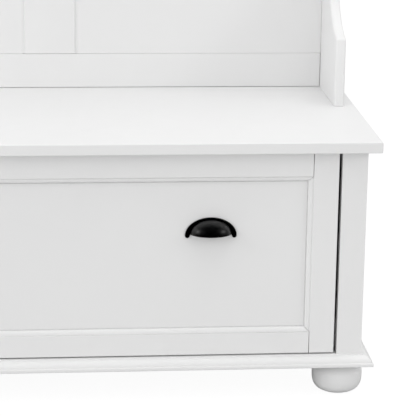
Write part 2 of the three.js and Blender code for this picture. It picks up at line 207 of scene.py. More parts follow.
def zinc_steel():
    """Rolled steel, brushed along the slide, under zinc plating."""
    nodes = Nodes("zinc_steel")
    streak = nodes.noise(220.0, 5.0, vector=nodes.stretched((6.0, 0.12, 6.0)))
    tone = nodes.ranged(streak, 0, 1)
    nodes.feed("Base Color", nodes.mixed(tone, (0.46, 0.47, 0.49), (0.66, 0.67, 0.68)))
    nodes.feed("Metallic", 0.6)
    nodes.feed("Roughness", nodes.ranged(streak, 0.26, 0.44))
    nodes.feed("Normal", nodes.bump(streak, 0.02 * MM, 0.5))
    return nodes.material


FINISHES = {
    "white_paint": painted_wood(),
    "drawer_board": drawer_board(),
    "black_metal": black_metal(),
    "zinc_steel": zinc_steel(),
}


# ---- Mesh helpers ------------------------------------------------------------------------------
def smooth_by_angle(mesh, degrees):
    """Smooth shading, with the edges sharper than this angle left crisp."""
    work = bmesh.new()
    work.from_mesh(mesh)
    limit = math.radians(degrees)
    for face in work.faces:
        face.smooth = True
    for edge in work.edges:
        edge.smooth = len(edge.link_faces) == 2 and edge.calc_face_angle(0.0) < limit
    work.to_mesh(mesh)
    work.free()


def mesh_from(name, vertices, faces):
    """A mesh whose faces all point outwards."""
    mesh = bpy.data.meshes.new(name)
    mesh.from_pydata([tuple(v) for v in vertices], [], faces)
    mesh.validate()
    work = bmesh.new()
    work.from_mesh(mesh)
    bmesh.ops.recalc_face_normals(work, faces=work.faces)
    work.to_mesh(mesh)
    work.free()
    return mesh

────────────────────

## TASK STATEMENT
Using the data above, repeat every line exactly.

## FULL RESPONSE
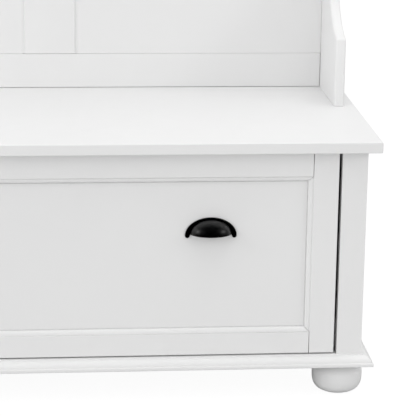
Write part 2 of the three.js and Blender code for this picture. It picks up at line 207 of scene.py. More parts follow.
def zinc_steel():
    """Rolled steel, brushed along the slide, under zinc plating."""
    nodes = Nodes("zinc_steel")
    streak = nodes.noise(220.0, 5.0, vector=nodes.stretched((6.0, 0.12, 6.0)))
    tone = nodes.ranged(streak, 0, 1)
    nodes.feed("Base Color", nodes.mixed(tone, (0.46, 0.47, 0.49), (0.66, 0.67, 0.68)))
    nodes.feed("Metallic", 0.6)
    nodes.feed("Roughness", nodes.ranged(streak, 0.26, 0.44))
    nodes.feed("Normal", nodes.bump(streak, 0.02 * MM, 0.5))
    return nodes.material


FINISHES = {
    "white_paint": painted_wood(),
    "drawer_board": drawer_board(),
    "black_metal": black_metal(),
    "zinc_steel": zinc_steel(),
}


# ---- Mesh helpers ------------------------------------------------------------------------------
def smooth_by_angle(mesh, degrees):
    """Smooth shading, with the edges sharper than this angle left crisp."""
    work = bmesh.new()
    work.from_mesh(mesh)
    limit = math.radians(degrees)
    for face in work.faces:
        face.smooth = True
    for edge in work.edges:
        edge.smooth = len(edge.link_faces) == 2 and edge.calc_face_angle(0.0) < limit
    work.to_mesh(mesh)
    work.free()


def mesh_from(name, vertices, faces):
    """A mesh whose faces all point outwards."""
    mesh = bpy.data.meshes.new(name)
    mesh.from_pydata([tuple(v) for v in vertices], [], faces)
    mesh.validate()
    work = bmesh.new()
    work.from_mesh(mesh)
    bmesh.ops.recalc_face_normals(work, faces=work.faces)
    work.to_mesh(mesh)
    work.free()
    return mesh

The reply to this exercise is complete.